Problem to solve:
Using the data below, determine the number of lines that include the string "starting". Write only that number.

++++

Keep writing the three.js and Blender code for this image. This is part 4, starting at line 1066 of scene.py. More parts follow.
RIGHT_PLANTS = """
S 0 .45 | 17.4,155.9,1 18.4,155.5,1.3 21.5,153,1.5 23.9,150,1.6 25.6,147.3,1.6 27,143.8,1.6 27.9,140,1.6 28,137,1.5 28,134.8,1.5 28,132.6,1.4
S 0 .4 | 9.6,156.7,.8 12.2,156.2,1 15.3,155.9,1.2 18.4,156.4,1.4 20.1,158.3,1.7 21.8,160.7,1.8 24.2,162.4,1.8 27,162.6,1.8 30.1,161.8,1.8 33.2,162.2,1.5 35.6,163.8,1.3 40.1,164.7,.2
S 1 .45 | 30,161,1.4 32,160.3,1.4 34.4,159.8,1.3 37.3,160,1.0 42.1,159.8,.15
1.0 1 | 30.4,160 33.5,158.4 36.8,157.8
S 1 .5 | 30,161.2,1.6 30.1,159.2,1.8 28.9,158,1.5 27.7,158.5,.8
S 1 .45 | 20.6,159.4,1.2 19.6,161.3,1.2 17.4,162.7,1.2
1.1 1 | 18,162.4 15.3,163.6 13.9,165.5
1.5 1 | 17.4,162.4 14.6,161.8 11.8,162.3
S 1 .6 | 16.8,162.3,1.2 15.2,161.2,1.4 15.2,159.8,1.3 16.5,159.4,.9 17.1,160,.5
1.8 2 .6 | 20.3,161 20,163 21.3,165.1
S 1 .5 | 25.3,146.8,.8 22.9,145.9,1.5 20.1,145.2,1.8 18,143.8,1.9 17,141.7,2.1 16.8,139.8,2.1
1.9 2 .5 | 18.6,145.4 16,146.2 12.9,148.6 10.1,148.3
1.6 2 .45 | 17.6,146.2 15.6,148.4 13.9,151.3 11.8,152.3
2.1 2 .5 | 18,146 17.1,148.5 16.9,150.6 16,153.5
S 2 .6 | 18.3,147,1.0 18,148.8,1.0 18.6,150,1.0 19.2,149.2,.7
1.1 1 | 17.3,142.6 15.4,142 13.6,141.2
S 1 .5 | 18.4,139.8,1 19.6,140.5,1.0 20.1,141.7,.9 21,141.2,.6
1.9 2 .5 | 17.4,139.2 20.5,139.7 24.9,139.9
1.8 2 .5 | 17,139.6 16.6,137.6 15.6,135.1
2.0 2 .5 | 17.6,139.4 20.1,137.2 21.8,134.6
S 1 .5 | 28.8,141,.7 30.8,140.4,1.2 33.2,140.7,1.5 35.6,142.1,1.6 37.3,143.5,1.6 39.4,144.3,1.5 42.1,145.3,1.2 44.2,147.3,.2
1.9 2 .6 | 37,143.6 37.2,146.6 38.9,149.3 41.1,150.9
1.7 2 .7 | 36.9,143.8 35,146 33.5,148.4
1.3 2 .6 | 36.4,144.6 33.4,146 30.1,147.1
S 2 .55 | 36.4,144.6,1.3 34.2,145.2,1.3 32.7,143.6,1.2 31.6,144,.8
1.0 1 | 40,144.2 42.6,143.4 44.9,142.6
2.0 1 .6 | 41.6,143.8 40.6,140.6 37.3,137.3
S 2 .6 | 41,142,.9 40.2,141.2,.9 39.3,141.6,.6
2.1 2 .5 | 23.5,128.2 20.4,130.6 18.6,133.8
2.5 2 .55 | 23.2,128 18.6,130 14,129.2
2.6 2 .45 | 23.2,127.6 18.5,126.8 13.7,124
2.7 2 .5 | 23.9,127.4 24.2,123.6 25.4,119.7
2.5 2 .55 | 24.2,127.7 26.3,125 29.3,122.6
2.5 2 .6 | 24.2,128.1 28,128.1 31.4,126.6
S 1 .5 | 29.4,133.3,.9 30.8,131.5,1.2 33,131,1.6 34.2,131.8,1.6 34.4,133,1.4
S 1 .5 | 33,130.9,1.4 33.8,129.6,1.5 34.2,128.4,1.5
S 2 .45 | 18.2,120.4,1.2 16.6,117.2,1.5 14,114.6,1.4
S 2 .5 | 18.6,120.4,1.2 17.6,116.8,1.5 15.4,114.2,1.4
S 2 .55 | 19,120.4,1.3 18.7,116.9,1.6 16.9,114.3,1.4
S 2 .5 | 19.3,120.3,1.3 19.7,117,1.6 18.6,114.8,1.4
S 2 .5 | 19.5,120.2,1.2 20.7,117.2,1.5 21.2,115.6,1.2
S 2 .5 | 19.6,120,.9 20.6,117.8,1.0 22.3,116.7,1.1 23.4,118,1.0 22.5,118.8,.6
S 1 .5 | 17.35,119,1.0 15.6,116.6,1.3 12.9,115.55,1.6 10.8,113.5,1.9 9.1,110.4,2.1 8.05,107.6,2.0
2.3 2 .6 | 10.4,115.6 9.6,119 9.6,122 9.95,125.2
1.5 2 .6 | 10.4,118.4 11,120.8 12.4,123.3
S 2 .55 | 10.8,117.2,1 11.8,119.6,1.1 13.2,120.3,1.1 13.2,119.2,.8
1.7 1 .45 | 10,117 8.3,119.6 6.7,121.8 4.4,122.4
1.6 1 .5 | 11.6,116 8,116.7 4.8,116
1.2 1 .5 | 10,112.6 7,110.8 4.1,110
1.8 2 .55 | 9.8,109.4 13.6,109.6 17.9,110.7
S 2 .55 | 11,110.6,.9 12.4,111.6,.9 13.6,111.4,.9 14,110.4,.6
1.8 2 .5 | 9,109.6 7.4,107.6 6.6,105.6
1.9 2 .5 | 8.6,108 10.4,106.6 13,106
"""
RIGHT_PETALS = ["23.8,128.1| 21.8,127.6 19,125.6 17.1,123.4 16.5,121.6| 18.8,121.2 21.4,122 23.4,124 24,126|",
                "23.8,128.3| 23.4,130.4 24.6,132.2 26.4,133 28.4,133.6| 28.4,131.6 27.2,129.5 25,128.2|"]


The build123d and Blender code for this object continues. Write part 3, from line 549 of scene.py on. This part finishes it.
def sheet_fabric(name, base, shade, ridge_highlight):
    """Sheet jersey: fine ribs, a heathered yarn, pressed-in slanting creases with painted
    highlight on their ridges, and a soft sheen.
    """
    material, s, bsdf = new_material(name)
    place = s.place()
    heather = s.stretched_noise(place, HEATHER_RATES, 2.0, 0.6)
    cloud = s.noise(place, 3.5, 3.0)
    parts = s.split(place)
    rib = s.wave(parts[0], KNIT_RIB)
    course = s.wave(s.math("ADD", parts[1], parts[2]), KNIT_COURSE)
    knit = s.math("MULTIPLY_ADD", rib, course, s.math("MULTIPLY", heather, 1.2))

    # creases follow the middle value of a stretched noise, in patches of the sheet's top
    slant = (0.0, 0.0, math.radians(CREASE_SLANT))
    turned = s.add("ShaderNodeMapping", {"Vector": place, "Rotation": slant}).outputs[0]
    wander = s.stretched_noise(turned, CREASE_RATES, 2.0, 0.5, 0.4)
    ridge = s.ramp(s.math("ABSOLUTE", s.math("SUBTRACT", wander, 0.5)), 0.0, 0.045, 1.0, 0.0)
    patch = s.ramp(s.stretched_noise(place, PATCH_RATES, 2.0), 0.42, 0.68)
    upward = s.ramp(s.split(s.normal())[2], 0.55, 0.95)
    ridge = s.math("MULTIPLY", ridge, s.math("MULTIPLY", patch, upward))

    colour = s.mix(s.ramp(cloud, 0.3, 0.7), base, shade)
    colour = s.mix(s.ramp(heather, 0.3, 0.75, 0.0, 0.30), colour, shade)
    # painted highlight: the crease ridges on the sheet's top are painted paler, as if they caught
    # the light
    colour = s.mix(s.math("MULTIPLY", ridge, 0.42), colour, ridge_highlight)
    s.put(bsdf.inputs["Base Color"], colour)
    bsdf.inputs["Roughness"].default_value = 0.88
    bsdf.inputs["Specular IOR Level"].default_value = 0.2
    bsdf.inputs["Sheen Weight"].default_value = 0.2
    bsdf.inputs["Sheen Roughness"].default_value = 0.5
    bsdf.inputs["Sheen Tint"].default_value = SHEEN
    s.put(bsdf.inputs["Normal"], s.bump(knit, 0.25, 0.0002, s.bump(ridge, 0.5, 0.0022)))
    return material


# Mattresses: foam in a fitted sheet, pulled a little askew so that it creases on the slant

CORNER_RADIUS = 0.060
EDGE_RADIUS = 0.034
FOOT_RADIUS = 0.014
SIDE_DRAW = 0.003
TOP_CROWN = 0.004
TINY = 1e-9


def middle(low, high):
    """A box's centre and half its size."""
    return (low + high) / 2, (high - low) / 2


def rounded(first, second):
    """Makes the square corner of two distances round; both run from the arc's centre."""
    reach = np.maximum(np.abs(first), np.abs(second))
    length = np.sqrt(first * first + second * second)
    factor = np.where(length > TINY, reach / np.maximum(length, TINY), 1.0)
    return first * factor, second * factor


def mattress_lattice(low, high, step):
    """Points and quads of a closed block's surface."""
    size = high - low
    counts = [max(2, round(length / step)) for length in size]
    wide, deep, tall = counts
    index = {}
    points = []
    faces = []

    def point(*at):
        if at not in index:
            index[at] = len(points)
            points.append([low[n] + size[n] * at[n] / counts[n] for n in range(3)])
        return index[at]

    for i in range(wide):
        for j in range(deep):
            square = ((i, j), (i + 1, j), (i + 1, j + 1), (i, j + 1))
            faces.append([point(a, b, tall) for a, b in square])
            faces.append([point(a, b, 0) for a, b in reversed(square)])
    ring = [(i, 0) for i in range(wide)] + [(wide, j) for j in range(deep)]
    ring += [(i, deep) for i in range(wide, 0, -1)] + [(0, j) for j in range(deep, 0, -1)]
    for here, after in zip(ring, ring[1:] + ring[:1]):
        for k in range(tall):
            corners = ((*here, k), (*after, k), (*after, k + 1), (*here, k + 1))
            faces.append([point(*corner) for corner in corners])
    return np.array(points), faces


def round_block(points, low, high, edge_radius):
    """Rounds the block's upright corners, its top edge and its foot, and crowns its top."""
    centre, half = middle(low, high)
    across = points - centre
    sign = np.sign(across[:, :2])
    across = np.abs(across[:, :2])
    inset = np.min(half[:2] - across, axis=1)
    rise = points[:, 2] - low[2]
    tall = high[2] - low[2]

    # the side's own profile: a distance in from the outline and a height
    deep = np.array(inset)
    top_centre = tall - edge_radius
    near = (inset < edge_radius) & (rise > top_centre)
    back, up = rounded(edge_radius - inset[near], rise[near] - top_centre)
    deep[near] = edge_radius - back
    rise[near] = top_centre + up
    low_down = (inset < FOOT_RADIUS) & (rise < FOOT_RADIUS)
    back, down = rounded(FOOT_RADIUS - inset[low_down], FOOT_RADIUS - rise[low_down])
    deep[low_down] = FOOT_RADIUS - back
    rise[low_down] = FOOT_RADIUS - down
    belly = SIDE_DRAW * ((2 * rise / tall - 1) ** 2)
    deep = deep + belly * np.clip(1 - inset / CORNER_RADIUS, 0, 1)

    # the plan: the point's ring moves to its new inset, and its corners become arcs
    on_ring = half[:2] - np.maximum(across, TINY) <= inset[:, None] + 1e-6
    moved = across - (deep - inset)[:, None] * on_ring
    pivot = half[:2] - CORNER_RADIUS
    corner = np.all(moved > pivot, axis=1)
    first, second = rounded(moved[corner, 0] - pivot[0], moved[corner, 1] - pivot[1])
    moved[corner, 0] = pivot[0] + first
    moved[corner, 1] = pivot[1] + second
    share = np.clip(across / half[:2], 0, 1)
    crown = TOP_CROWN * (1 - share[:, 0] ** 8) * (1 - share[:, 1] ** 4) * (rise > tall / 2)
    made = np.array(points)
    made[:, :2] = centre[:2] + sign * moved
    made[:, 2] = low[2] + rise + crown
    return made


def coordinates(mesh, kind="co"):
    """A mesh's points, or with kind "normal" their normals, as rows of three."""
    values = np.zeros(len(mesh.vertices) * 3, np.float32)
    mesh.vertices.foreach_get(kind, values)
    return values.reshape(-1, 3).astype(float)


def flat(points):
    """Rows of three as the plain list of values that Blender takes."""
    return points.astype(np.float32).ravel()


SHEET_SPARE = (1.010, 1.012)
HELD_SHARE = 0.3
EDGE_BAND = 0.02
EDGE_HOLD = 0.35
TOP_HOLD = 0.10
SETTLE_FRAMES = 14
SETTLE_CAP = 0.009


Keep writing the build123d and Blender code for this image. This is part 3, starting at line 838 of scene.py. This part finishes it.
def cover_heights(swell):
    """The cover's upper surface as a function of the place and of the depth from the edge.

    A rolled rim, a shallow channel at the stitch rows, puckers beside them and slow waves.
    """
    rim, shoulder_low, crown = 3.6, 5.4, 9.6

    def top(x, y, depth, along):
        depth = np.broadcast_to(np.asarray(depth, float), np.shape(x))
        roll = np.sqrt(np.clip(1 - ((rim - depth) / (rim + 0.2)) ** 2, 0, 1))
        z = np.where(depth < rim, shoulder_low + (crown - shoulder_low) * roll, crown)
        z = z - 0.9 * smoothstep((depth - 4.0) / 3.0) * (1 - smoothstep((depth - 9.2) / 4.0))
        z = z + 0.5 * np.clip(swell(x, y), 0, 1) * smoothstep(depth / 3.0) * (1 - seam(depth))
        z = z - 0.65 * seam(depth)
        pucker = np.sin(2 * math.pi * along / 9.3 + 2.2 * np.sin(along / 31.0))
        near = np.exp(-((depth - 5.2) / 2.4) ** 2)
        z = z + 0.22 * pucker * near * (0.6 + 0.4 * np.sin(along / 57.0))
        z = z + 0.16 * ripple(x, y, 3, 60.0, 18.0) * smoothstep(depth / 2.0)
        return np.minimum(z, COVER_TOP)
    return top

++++

Reply:
2